Thursday, December 2, 2010

Thinking about anti-evolutionism

Responding to my essay on antievolutionism at CFSI, a reader wrote:
Although I think that you ... have a great point, I also believe that you may be missing a larger point. ... I believe that organizations like the Discovery Institute play a very valuable role. Although they may or may not contribute much scientifically to a better understanding of origins, they do provide great moral support to believers who feel overwhelmed by the secular scientific challenge to their faith. We are all part of the same body, after all (at least most of us are, lol). Perhaps each unique part of the body has its own unique role. Your thoughts?
I think you're absolutely correct about different goals and perspectives, and that's a perspective I think we all need to keep in mind when thinking about AIG's new Ark Encounter project. Some readers yesterday thought I was being too smug or judgmental in my comments about the Ark Encounter, but I want to assure you that I was entirely sincere when I said that the Ark Encounter and Creation Museum will inspire a new generation of creationists. In less than a month, it will be 2011, the fiftieth anniversary of the publication of Whitcomb and Morris's The Genesis Flood. Regardless of what I think of the content, that book inspired my generation to think beyond the evolutionary perspective and think more carefully about the importance of the doctrines of creation as revealed in Genesis. I firmly believe that the Creation Museum and the Ark Encounter will be The Genesis Flood of the next fifty years. For that, I am genuinely thankful and sincerely praying for these projects.

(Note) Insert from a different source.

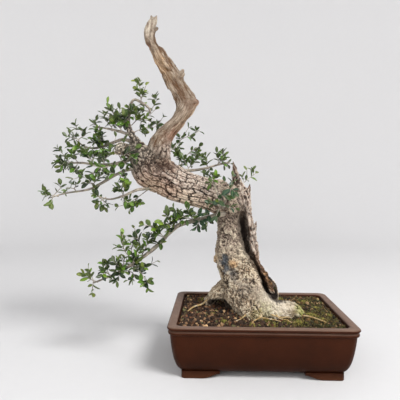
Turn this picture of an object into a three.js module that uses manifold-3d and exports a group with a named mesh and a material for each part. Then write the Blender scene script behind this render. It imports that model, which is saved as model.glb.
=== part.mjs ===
// An olive bonsai in a rectangular brown clay pot.
// The old trunk leans and turns over into a thick limb, which ends in a bare deadwood stem.
// Thin live branches leave the limb and carry sprays of small opposite leaves.
//
// Millimetres, +Z up. Points of the plant are measured from the middle of the pot's underside:
// +X to the right, +Y to the back. The exported group then moves the whole object, so that the
// origin is the middle of its bounding box, at the level it stands on.

import * as THREE from "three";
import { mergeVertices } from "three/addons/utils/BufferGeometryUtils.js";
import Module from "manifold-3d";

const wasm = await Module();
wasm.setup();

// ---- Driving dimensions ----

const GAP = 0.3; // left between pieces that touch
const SLIVER = 0.12; // detail under this size is smoothed away after joins and cuts
const CUT_MARGIN = 2; // how far a cutter reaches past what it cuts

const POT = {
  width: 296,
  depth: 226,
  height: 84,
  corner: 14, // radius of the rim's corners, seen from above
  footHeight: 9,
  floorTop: 17,
  rimWidth: 15, // flat top of the rim, from its outer edge to the cavity
  cavityTaper: 9, // how much further in the cavity's wall is at the floor than at the rim
  straightTop: 3, // how far below the rim the cavity's taper begins
};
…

Back to my reader's question: I guess if I have a concern about pure anti-evolutionism, it's this: Too frequently, antievolutionists get carried away in their zeal to oppose evolution. I think this is true across the board, no matter what organizations we might or might not represent. Too often antievolutionists simply want to criticize evolution, and they grab onto any argument to do that. Take B.H. Shadduck for example: his stuff doesn't even make sense. Others misquote or misrepresent scientific papers (Hugh Ross and Fuz Rana). Others just repeat arguments that have been discredited over and over and over again (moon dust, Paluxy tracks, Zuiyo maru carcass, etc.). Still others object to useful concepts that just aren't worth objecting to, like the geologic column or speciation.

Now I'm not saying that people are doing this on purpose or maliciously. I'm absolutely NOT accusing antievolutionists of being liars. My point is that there must be a good balance between antievolution and creation. We must counter error only with truth, and until we know the truth, we need to be very careful about how we approach technical issues and arguments. If we oppose error with error, or worse if we oppose truth with error, what good is that? You speak of getting "support" or maybe encouragement from antievolutionists, but what good is that when you find out your encouragement was wrong? I've written about this issue before, and I haven't changed my opinion. We need to be very careful how we construct and present our apologetic arguments.